What follows is a listing; restate every line of it word for word.

- **GIVEN INFORMATION**
┄┄┄┄┄┄┄┄┄┄

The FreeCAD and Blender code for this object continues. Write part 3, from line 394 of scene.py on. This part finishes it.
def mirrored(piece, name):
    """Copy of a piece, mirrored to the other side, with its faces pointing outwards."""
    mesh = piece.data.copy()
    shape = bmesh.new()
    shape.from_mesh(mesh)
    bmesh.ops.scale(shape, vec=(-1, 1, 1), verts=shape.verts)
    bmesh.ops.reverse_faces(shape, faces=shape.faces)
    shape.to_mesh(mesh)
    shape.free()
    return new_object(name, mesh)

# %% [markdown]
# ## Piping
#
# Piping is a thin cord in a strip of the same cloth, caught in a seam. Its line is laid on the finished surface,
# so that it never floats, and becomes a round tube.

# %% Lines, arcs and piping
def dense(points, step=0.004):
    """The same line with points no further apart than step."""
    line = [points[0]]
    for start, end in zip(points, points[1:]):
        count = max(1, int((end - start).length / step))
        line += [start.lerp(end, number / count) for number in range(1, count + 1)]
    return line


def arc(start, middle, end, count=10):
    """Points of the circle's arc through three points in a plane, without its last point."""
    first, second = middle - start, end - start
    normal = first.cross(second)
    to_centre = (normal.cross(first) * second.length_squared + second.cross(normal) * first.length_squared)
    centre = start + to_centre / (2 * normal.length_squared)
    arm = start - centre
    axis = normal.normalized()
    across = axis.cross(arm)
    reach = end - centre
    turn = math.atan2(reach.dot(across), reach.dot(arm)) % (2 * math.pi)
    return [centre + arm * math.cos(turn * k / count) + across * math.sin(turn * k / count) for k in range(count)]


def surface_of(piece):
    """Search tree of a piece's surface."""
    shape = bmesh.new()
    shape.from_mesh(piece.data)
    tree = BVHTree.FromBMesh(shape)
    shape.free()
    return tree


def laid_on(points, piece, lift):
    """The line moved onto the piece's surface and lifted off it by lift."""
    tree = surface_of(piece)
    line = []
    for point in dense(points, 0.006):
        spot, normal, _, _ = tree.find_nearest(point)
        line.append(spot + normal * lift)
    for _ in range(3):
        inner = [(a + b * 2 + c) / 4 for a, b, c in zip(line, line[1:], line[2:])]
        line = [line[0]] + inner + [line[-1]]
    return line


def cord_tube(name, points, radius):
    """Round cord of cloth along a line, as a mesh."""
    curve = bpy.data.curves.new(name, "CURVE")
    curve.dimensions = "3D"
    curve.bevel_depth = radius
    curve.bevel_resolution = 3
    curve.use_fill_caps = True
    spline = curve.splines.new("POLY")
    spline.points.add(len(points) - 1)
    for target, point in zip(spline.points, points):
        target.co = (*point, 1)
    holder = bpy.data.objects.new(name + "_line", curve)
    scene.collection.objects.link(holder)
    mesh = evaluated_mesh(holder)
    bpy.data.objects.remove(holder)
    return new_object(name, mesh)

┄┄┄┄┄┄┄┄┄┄

- **SOLUTION TO THIS TASK**
The FreeCAD and Blender code for this object continues. Write part 3, from line 394 of scene.py on. This part finishes it.
def mirrored(piece, name):
    """Copy of a piece, mirrored to the other side, with its faces pointing outwards."""
    mesh = piece.data.copy()
    shape = bmesh.new()
    shape.from_mesh(mesh)
    bmesh.ops.scale(shape, vec=(-1, 1, 1), verts=shape.verts)
    bmesh.ops.reverse_faces(shape, faces=shape.faces)
    shape.to_mesh(mesh)
    shape.free()
    return new_object(name, mesh)

# %% [markdown]
# ## Piping
#
# Piping is a thin cord in a strip of the same cloth, caught in a seam. Its line is laid on the finished surface,
# so that it never floats, and becomes a round tube.

# %% Lines, arcs and piping
def dense(points, step=0.004):
    """The same line with points no further apart than step."""
    line = [points[0]]
    for start, end in zip(points, points[1:]):
        count = max(1, int((end - start).length / step))
        line += [start.lerp(end, number / count) for number in range(1, count + 1)]
    return line


def arc(start, middle, end, count=10):
    """Points of the circle's arc through three points in a plane, without its last point."""
    first, second = middle - start, end - start
    normal = first.cross(second)
    to_centre = (normal.cross(first) * second.length_squared + second.cross(normal) * first.length_squared)
    centre = start + to_centre / (2 * normal.length_squared)
    arm = start - centre
    axis = normal.normalized()
    across = axis.cross(arm)
    reach = end - centre
    turn = math.atan2(reach.dot(across), reach.dot(arm)) % (2 * math.pi)
    return [centre + arm * math.cos(turn * k / count) + across * math.sin(turn * k / count) for k in range(count)]


def surface_of(piece):
    """Search tree of a piece's surface."""
    shape = bmesh.new()
    shape.from_mesh(piece.data)
    tree = BVHTree.FromBMesh(shape)
    shape.free()
    return tree


def laid_on(points, piece, lift):
    """The line moved onto the piece's surface and lifted off it by lift."""
    tree = surface_of(piece)
    line = []
    for point in dense(points, 0.006):
        spot, normal, _, _ = tree.find_nearest(point)
        line.append(spot + normal * lift)
    for _ in range(3):
        inner = [(a + b * 2 + c) / 4 for a, b, c in zip(line, line[1:], line[2:])]
        line = [line[0]] + inner + [line[-1]]
    return line


def cord_tube(name, points, radius):
    """Round cord of cloth along a line, as a mesh."""
    curve = bpy.data.curves.new(name, "CURVE")
    curve.dimensions = "3D"
    curve.bevel_depth = radius
    curve.bevel_resolution = 3
    curve.use_fill_caps = True
    spline = curve.splines.new("POLY")
    spline.points.add(len(points) - 1)
    for target, point in zip(spline.points, points):
        target.co = (*point, 1)
    holder = bpy.data.objects.new(name + "_line", curve)
    scene.collection.objects.link(holder)
    mesh = evaluated_mesh(holder)
    bpy.data.objects.remove(holder)
    return new_object(name, mesh)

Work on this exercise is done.